Nur die Realität stört

„Die inhaltliche Debatte über das Paris-Abkommen wird in Lima geführt“, sagt Sönke Kreft von der Entwicklungsorganisation Germanwatch. Neben den großen Zielen wird es in Peru vor allem um das wichtige Kleingedruckte gehen: Wann legen alle Staaten ihre Vorschläge für Paris vor? Wie sind die unterschiedlichen Selbstverpflichtungen zu vergleichen – etwa verschiedene Bezugsjahre und Rechnungsmethoden? Wie viel Geld fließt noch in den „Grünen Klimafonds“, mit dem Klimaschutz und Anpassung in den armen Ländern finanziert werden sollen? Wie engagieren sich die Staaten beim Klimaschutz, bevor ein mögliches Paris-Abkommen 2020 in Kraft tritt? Wie kann der Ausbau von erneuerbaren Energien weltweit noch schneller vorankommen? Um diese entscheidenden Details wird in Lima hart und nächtelang gerungen werden.

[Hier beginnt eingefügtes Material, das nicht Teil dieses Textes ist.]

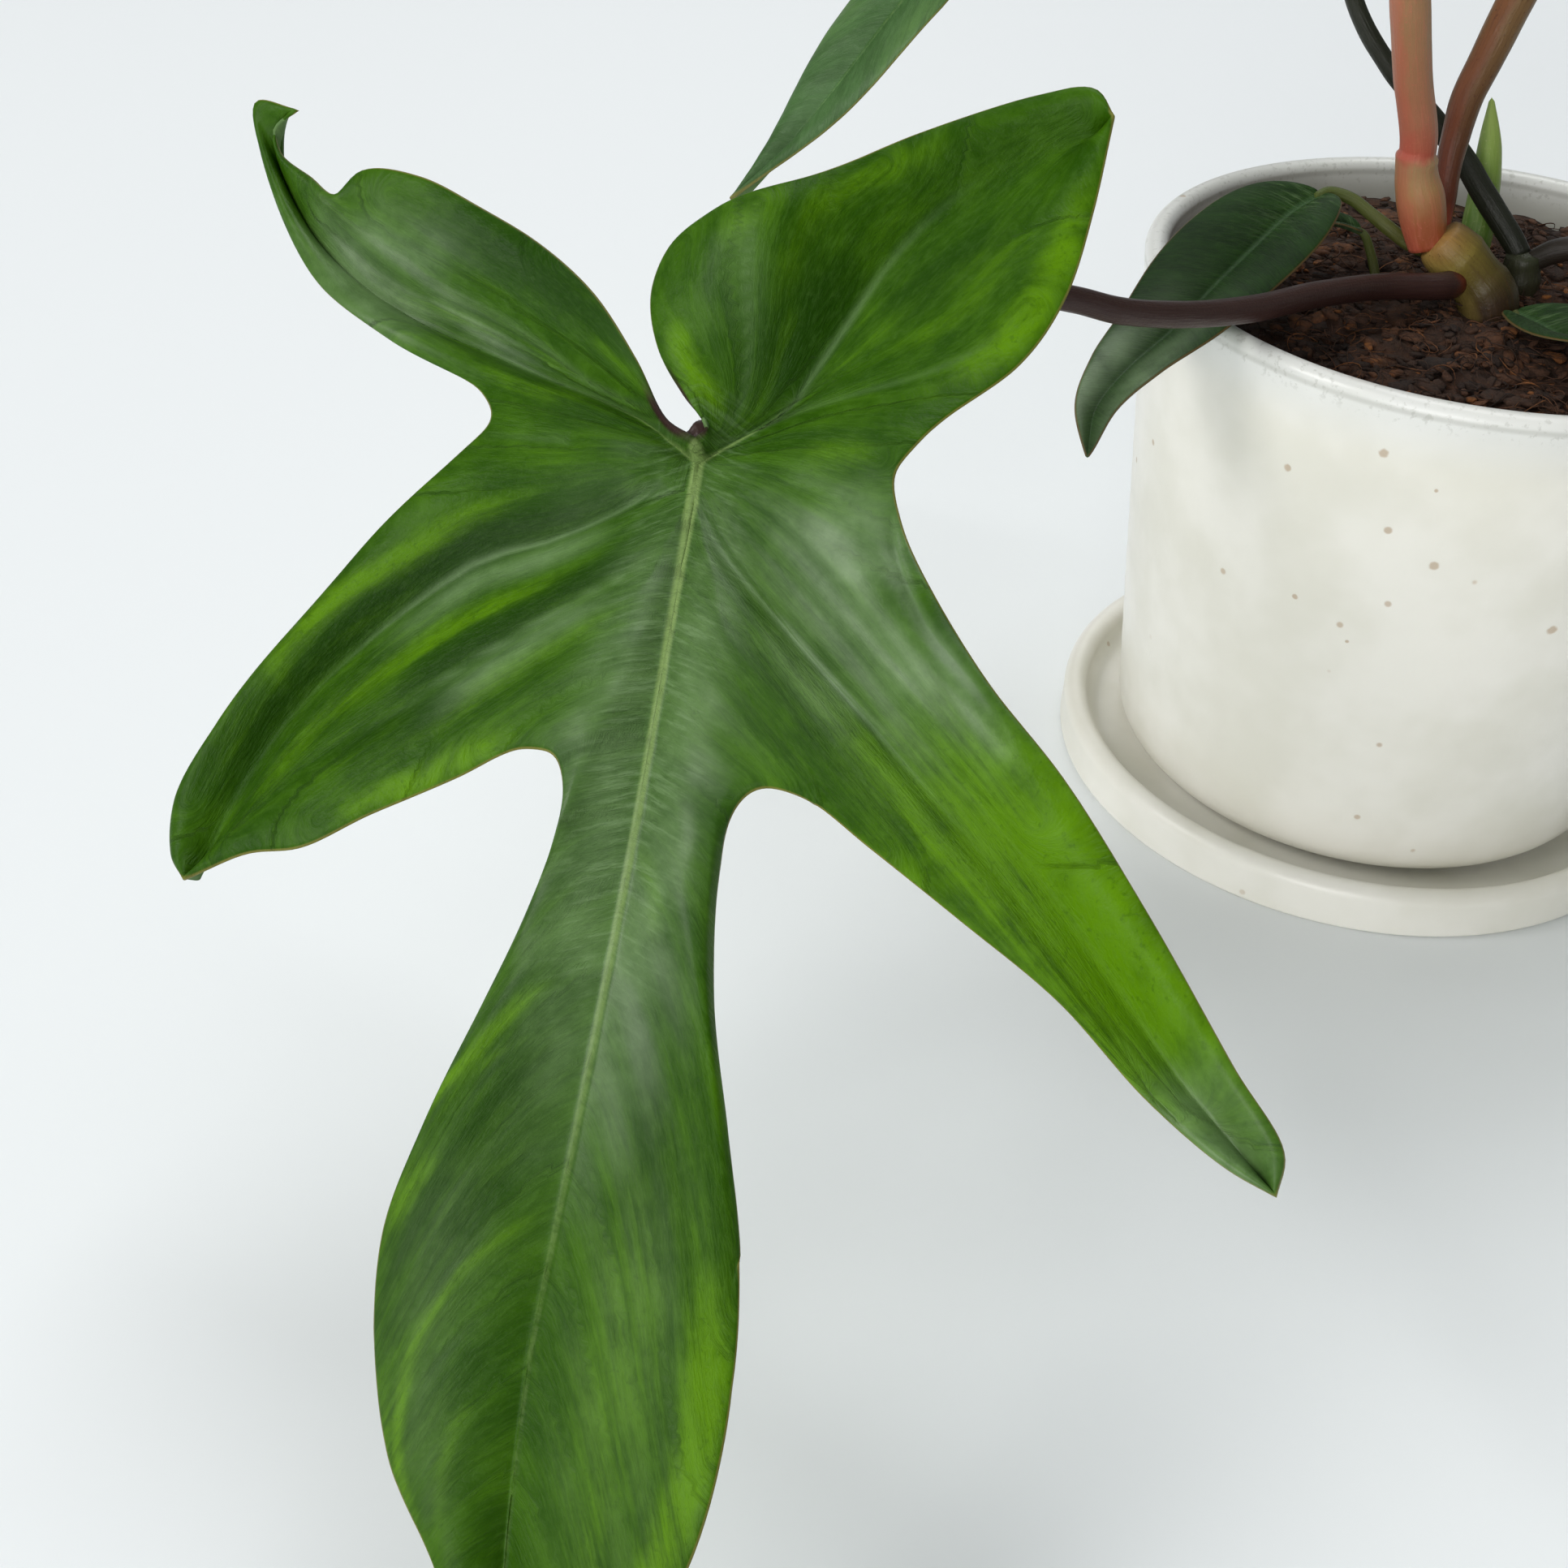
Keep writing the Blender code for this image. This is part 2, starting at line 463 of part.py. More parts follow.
# Young leaves: their midribs
RIM_BLADE = [(-30.6, 12.3, 125.2), (-38, 4.1, 124), (-47, -8.4, 121.2), (-54.7, -19.7, 118.9),
             (-65.3, -35.7, 115.4), (-74.1, -46.7, 112.4), (-79.8, -56, 109.2), (-81.6, -65.9, 105.4)]
SMALL_BLADE = [(-21.4, 11, 118.6), (-25.9, 11.1, 119.8), (-30.5, 10.2, 120.3), (-34.5, 8.8, 119)]
SOIL_BLADE = [(5.2, -10.8, 112.4), (8.5, -17, 112.8), (11.5, -24.5, 113.6), (19, -34, 116.8),
              (30, -44.5, 119.6), (41, -52.5, 119.3), (49, -58, 115.5), (55, -62, 108)]
RIM_WIDTH = 12.5
SMALL_WIDTH = 3.6
SOIL_WIDTH = 12.0

# How each lobed blade is bent
FRONT_FORM = {"arch": 0.0011, "lift": 0.004, "droop": 0.0011, "cup": 7.0, "trough": 4.0, "roll": 1.0,
              "wave": 0.8, "phase": 0.6, "sway": 1.0, "slim": 1.0}
UPRIGHT_FORM = {"arch": 0.0014, "lift": 0.003, "droop": 0.0016, "cup": 3.0, "trough": 5.0, "roll": 1.5,
                "wave": 1.5, "phase": 2.0, "sway": -1.0, "slim": 0.95}
SIDE_FORM = {"arch": 0.0016, "lift": 0.004, "droop": 0.0014, "cup": 4.0, "trough": 4.0, "roll": 2.0,
             "wave": 2.0, "phase": 4.0, "sway": 1.5, "slim": 0.95}
BACK_FORM = {"arch": 0.0012, "lift": 0.003, "droop": 0.0006, "cup": 3.0, "trough": 3.0, "roll": 1.5,
             "wave": 0.6, "phase": 1.0, "sway": -1.5, "slim": 0.55}
LOW_FORM = {"arch": 0.0015, "lift": 0.004, "droop": 0.0018, "cup": 3.0, "trough": 4.0, "roll": 1.5,
            "wave": 1.6, "phase": 3.0, "sway": -1.0, "slim": 0.95}

# Each lobed leaf: its halves, where the stalk meets it, the ways its tip and its upper side look, its size
FRONT_LEAF = {"halves": (CURLED_HALF, WIDE_HALF), "joint": (-145, -125, 136.5), "tip": (-0.1, -0.787, -0.609),
              "face": (-0.248, -0.573, 0.781), "scale": 1.0, "form": FRONT_FORM, "columns": 3}
UPRIGHT_LEAF = {"halves": (PLAIN_HALF, PLAIN_HALF), "joint": (-57, -13, 266), "tip": (-0.72, -0.42, -0.55),
                "face": (-0.35, -0.3, 0.89), "scale": 0.7, "form": UPRIGHT_FORM, "columns": 2}
SIDE_LEAF = {"halves": (PLAIN_HALF, CURLED_HALF), "joint": (44, 13, 271), "tip": (0.8, -0.25, -0.55),
             "face": (0.45, -0.25, 0.86), "scale": 0.95, "form": SIDE_FORM, "columns": 2}
BACK_LEAF = {"halves": (PLAIN_HALF, PLAIN_HALF), "joint": (-35, 91.4, 220), "tip": (-0.66, -0.46, -0.59),
             "face": (-0.53, -0.31, 0.79), "scale": 0.95, "form": BACK_FORM, "columns": 2}
LOW_LEAF = {"halves": (PLAIN_HALF, PLAIN_HALF), "joint": (104, -27, 130), "tip": (0.66, -0.6, -0.45),
            "face": (0.35, -0.3, 0.89), "scale": 0.78, "form": LOW_FORM, "columns": 2}

# Each stem or stalk: its path, how finely it is made, its finish, and the lobed leaf that it carries
STALKS = {
    "main_stem": {"path": MAIN_STEM, "sides": 12, "rings": 12, "finish": STEM_OLIVE},
    "side_stem": {"path": SIDE_STEM, "sides": 10, "rings": 8, "finish": STEM_OLIVE},
    "new_shoot": {"path": NEW_SHOOT, "sides": 10, "rings": 10, "finish": SHOOT_GREEN},
    "rim_stalk": {"path": RIM_STALK, "sides": 8, "rings": 8, "finish": STALK_GREEN},
    "small_stalk": {"path": SMALL_STALK, "sides": 6, "rings": 8, "finish": STALK_GREEN},
    "soil_stalk": {"path": SOIL_STALK, "sides": 6, "rings": 8, "finish": STALK_GREEN},
    "front_stalk": {"path": FRONT_STALK, "sides": 10, "rings": 20, "finish": STALK_PURPLE,
                    "carries": FRONT_LEAF, "end_radius": 1.8},
    "pink_stalk": {"path": PINK_STALK, "sides": 10, "rings": 24, "finish": STALK_PINK,
                   "carries": UPRIGHT_LEAF, "end_radius": 2.3},
    "brown_stalk": {"path": BROWN_STALK, "sides": 10, "rings": 16, "finish": STALK_BROWN,
                    "carries": SIDE_LEAF, "end_radius": 2.4},
    "dark_stalk": {"path": DARK_STALK, "sides": 10, "rings": 16, "finish": STALK_DARK,
                   "carries": BACK_LEAF, "end_radius": 1.6},
    "low_stalk": {"path": LOW_STALK, "sides": 10, "rings": 12, "finish": STALK_PURPLE,
                  "carries": LOW_LEAF, "end_radius": 1.9},
}

# The soil has a plain hole for what is rooted in it, and the other stalks end on what carries them
ROOTED = ("main_stem", "side_stem", "new_shoot", "small_stalk", "soil_stalk")
CARRIED_BY = {"front_stalk": ["main_stem"], "pink_stalk": ["main_stem"],
              "brown_stalk": ["main_stem", "pink_stalk"], "rim_stalk": ["main_stem", "pink_stalk"],
              "dark_stalk": ["side_stem"], "low_stalk": ["side_stem"]}


def make_all():
    clear_scene()
    make_saucer()
    make_pot()
    soil = make_soil()

    made = {name: make_stalk(name, stalk) for name, stalk in STALKS.items()}
    space = {name: make_stalk(name + "_space", STALKS[name], grow=CUTTER_GROWTH)
             for name in (*ROOTED, "pink_stalk")}
    cut_clear(soil, [space[name] for name in ROOTED])
    for name, carriers in CARRIED_BY.items():
        cut_clear(made[name], [space[carrier] for carrier in carriers])

    make_lobed_blade("front_leaf", FRONT_LEAF)
    make_lobed_blade("upright_leaf", UPRIGHT_LEAF)
    make_lobed_blade("side_leaf", SIDE_LEAF)
    make_lobed_blade("back_leaf", BACK_LEAF)
    make_lobed_blade("low_leaf", LOW_LEAF)
    make_young_blade("rim_leaf", RIM_BLADE, RIM_WIDTH)
    make_young_blade("small_leaf", SMALL_BLADE, SMALL_WIDTH)
    make_young_blade("soil_leaf", SOIL_BLADE, SOIL_WIDTH)


make_all()
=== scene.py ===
"""The looks of a potted philodendron with lobed leaves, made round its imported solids.

Lengths are in millimetres until a mesh is made. The leaves and stalks follow the same middle lines,
outlines and bends as the solids that they replace, with finer surfaces, veins, folds and finishes.
"""

import math
from collections import namedtuple

import bpy
import numpy as np
from mathutils import Matrix, Vector


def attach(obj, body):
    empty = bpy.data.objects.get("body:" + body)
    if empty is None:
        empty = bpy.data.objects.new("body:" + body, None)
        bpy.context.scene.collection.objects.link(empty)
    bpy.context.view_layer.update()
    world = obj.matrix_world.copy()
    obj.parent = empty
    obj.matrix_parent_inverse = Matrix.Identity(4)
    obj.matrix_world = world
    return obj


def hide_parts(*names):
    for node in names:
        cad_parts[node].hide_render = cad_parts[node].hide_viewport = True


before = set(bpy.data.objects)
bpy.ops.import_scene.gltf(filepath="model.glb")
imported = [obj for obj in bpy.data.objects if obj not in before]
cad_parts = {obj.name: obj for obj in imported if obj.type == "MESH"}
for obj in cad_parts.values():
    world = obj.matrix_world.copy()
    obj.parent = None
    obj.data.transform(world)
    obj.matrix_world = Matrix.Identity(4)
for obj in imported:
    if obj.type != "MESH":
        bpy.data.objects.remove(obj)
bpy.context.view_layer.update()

MM = 0.001


# Colour and shader tools

def tint(red, green, blue):
    """A colour given as a screen shows it, 0 to 255, as the linear light that Blender wants."""
    shares = [c / 255 for c in (red, green, blue)]
    return (*(s / 12.92 if s <= 0.04045 else ((s + 0.055) / 1.055) ** 2.4 for s in shares), 1.0)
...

Aus dem Scheitern des Klimagipfels von Kopenhagen 2009 haben die Unterhändler gelernt. Anders als damals wird nicht ein geheimer Vorschlag in letzter Minute aus dem Hut gezaubert, sondern das „Nicht-Papier“ der entscheidenden Verhandlungsgruppe offen und breit schon ein Jahr vorher diskutiert. Auch das birgt Risiken: Der Vorschlag kann von den Staaten bis zur Unkenntlichkeit zerpflückt werden oder bereits im Voraus so zahm geraten, dass er niemandem wehtut und nichts erreicht.

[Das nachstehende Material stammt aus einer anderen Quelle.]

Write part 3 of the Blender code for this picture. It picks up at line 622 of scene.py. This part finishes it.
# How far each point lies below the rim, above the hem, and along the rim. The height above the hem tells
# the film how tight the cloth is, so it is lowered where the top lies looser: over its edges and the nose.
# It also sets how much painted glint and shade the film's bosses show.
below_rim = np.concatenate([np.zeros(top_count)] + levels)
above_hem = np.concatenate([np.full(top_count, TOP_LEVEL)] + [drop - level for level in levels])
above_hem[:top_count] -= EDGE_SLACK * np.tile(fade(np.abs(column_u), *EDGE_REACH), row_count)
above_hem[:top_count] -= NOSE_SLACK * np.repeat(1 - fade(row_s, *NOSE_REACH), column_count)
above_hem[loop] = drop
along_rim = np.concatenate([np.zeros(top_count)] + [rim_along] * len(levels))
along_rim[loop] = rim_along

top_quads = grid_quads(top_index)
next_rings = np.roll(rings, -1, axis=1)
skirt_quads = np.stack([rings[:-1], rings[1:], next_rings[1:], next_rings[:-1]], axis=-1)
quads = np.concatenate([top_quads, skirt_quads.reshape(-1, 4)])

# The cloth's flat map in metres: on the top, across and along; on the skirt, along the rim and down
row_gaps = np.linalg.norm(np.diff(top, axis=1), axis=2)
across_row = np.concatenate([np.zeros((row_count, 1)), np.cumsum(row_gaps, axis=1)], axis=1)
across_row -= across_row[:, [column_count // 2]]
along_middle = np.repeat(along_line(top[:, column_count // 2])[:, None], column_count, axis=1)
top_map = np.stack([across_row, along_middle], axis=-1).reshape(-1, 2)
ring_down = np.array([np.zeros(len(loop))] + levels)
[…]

Bei allem Optimismus in Lima stört nur die Realität: Das Jahr 2014 hat gute Aussichten, das bislang wärmste Jahr seit 1880 zu werden. Und der Ausstoß von CO2 ist bislang im letzten Jahrzehnt immer schneller gewachsen. Und der Anteil von Kohlendioxid an der Atmosphäre hat mit 396 ppm (parts per million) einen neuen Rekordwert erreicht.